┌─ COLLECTED DATA

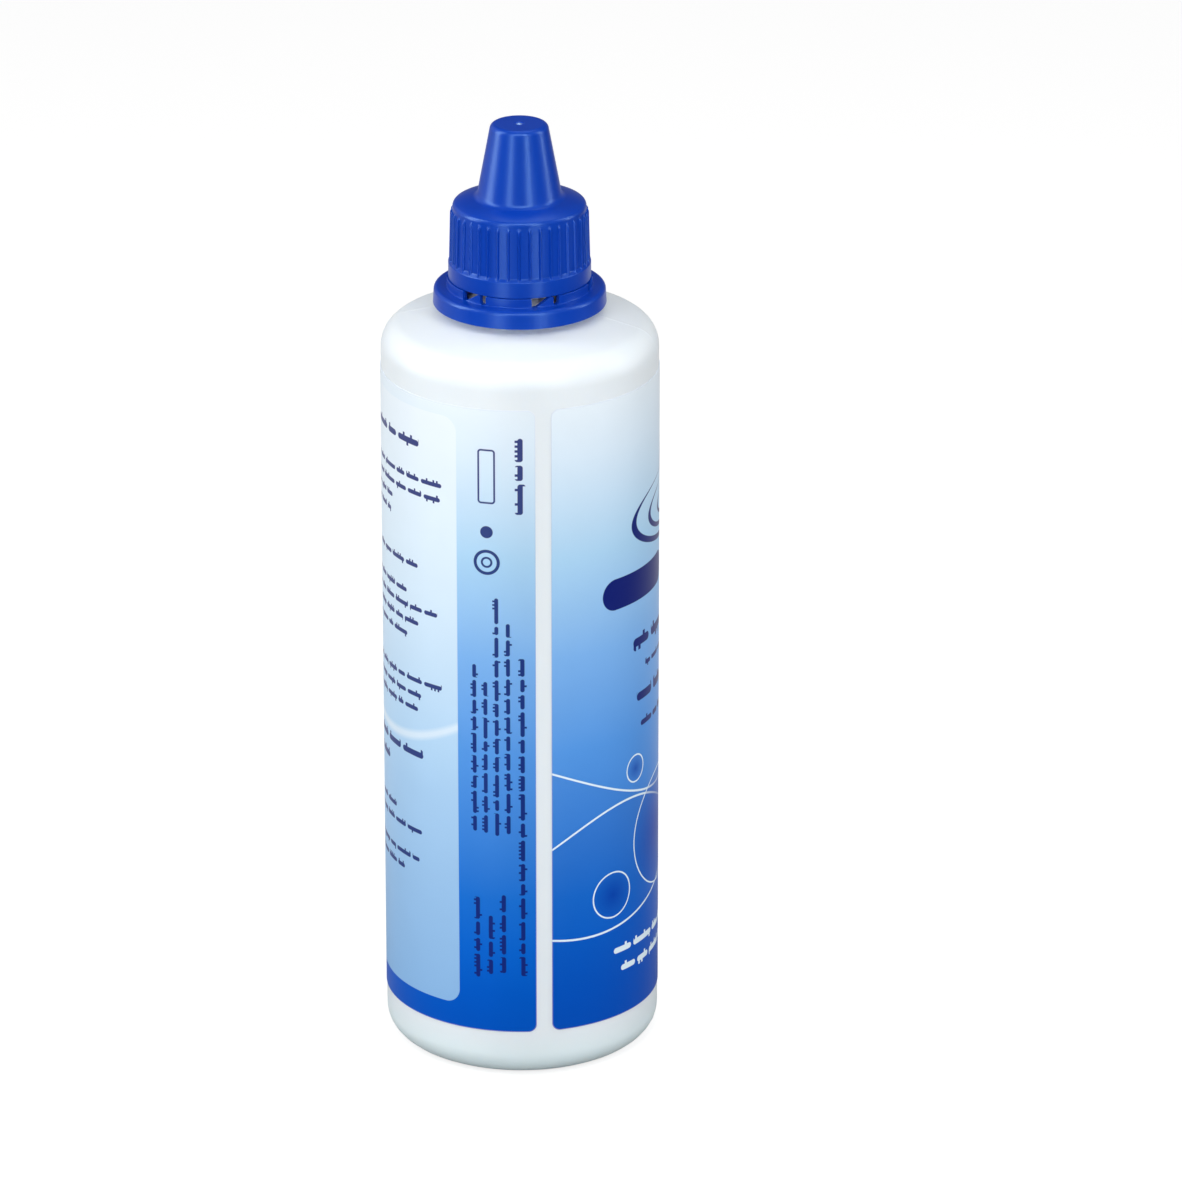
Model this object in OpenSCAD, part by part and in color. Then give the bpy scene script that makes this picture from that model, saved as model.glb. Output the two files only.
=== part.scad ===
// Squeeze bottle for a liquid, with a drop nozzle pressed into its neck, a ribbed screw
// cap with a tall hollow spire, a break-away tamper ring and two wrap-round labels.
// Millimetres, +Z up. The origin is the centre of the base. The front label faces -Y.

/* [Bottle body] */
// Outer diameter of the round body
body_d = 52; // [46:0.5:60]
// Height from the base to the start of the rounded shoulder
body_h = 139.2; // [100:0.2:180]
// Wall thickness of the blown body
wall_t = 1; // [0.7:0.1:1.6]
// Radius of the rounding at the heel
heel_r = 5; // [3:0.5:8]
// Radius of the rounding at the shoulder
shoulder_r = 5; // [3:0.5:8]
// Slope of the shoulder cone, in degrees from level
shoulder_slope = 15; // [8:1:22]
// Depth of the push-up in the base
push_depth = 2.2; // [1:0.2:4]
// Width of the flat ring that the bottle stands on
foot_w = 3; // [2:0.5:5]

/* [Neck] */
// Diameter of the neck at the root of its thread
neck_d = 20.6; // [19:0.2:22]
// Bore of the neck
neck_bore_d = 18; // [16:0.2:18.4]
// Diameter of the plain band under the flange
neck_base_d = 24.4; // [23:0.2:26]
// Height of the plain band under the flange
neck_base_h = 2.3; // [1.6:0.1:4]
// Radius of the fillet where the band meets the shoulder
neck_root_r = 1; // [0.5:0.1:1.4]
// Diameter of the flange that holds the tamper ring
flange_d = 29.5; // [28:0.1:31]
// Thickness of the flange at its edge
flange_t = 0.8; // [0.6:0.1:1.2]
// Rise of the step between the flange and the thread
flange_step = 1; // [0.6:0.1:1.4]
// Diameter at the foot of that step
step_d = 24.2; // [23:0.2:25]
// Height of the thread's part of the neck
neck_h = 14.4; // [12:0.2:18]
// Chamfer round the neck's rim
rim_chamfer = 0.4; // [0.2:0.1:0.6]

/* [Drop nozzle] */
// Diameter of the nozzle's flange on the neck's rim
nozzle_flange_d = 20; // [19:0.2:20.4]
// Thickness of that flange
nozzle_flange_t = 1.4; // [1:0.1:2]
// Length of the plug in the neck
plug_l = 8.6; // [6:0.2:12]
// Wall thickness of the plug
plug_t = 1; // [0.7:0.1:1.3]
// Radial gap between the plug and the bore
plug_gap = 0.15; // [0.1:0.05:0.2]
// Interference of the plug's sealing beads in the bore
bead_bite = 0.04; // [0.02:0.01:0.08]
// Number of sealing beads
bead_count = 3; // [2:1:4]
// Height of each sealing bead
bead_h = 0.8; // [0.6:0.1:1]
// Diameter at the foot of the cone
nozzle_d = 12.4; // [11.6:0.1:13.2]
// Height of the cone above its flange
nozzle_h = 12; // [9:0.5:15]
// Wall thickness of the cone
nozzle_t = 1.3; // [1:0.1:1.6]
// Diameter of the drop hole
drop_hole_d = 1.5; // [1.2:0.1:1.8]
// Length of the drop hole
drop_hole_l = 2.4; // [1.5:0.1:3]
// Radius round the nozzle's tip
tip_r = 0.8; // [0.4:0.1:1]

/* [Screw cap] */
// Depth of the thread between neck and cap
thread_h = 0.9; // [0.7:0.05:1]
// Radial gap over the thread's crest
thread_gap = 0.25; // [0.15:0.05:0.35]
// Wall thickness at the lower end of the ribbed skirt
skirt_t = 1.25; // [1:0.05:1.6]
// Draft of the skirt over its height, on the radius
skirt_draft = 0.25; // [0.1:0.05:0.4]
// Height of the ribs on the skirt
rib_h = 0.36; // [0.2:0.02:0.5]
// Width of the ribs
rib_w = 0.42; // [0.3:0.02:0.7]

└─

Using the data above, restate word for word the lines from its opening line through the line that contains "label faces -Y.", and no more.

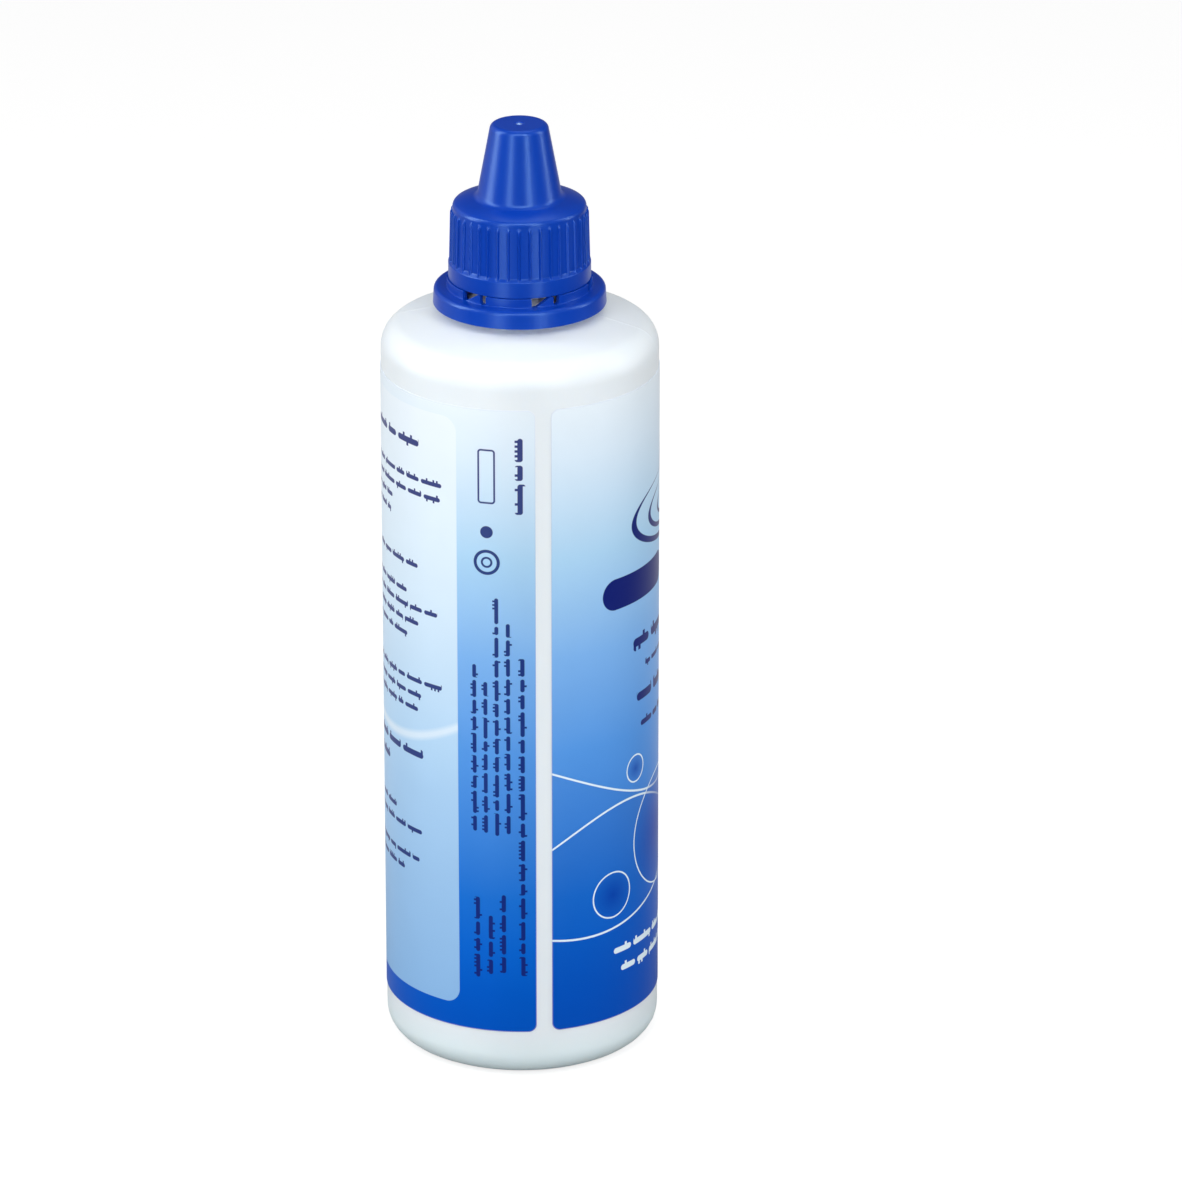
Model this object in OpenSCAD, part by part and in color. Then give the bpy scene script that makes this picture from that model, saved as model.glb. Output the two files only.
=== part.scad ===
// Squeeze bottle for a liquid, with a drop nozzle pressed into its neck, a ribbed screw
// cap with a tall hollow spire, a break-away tamper ring and two wrap-round labels.
// Millimetres, +Z up. The origin is the centre of the base. The front label faces -Y.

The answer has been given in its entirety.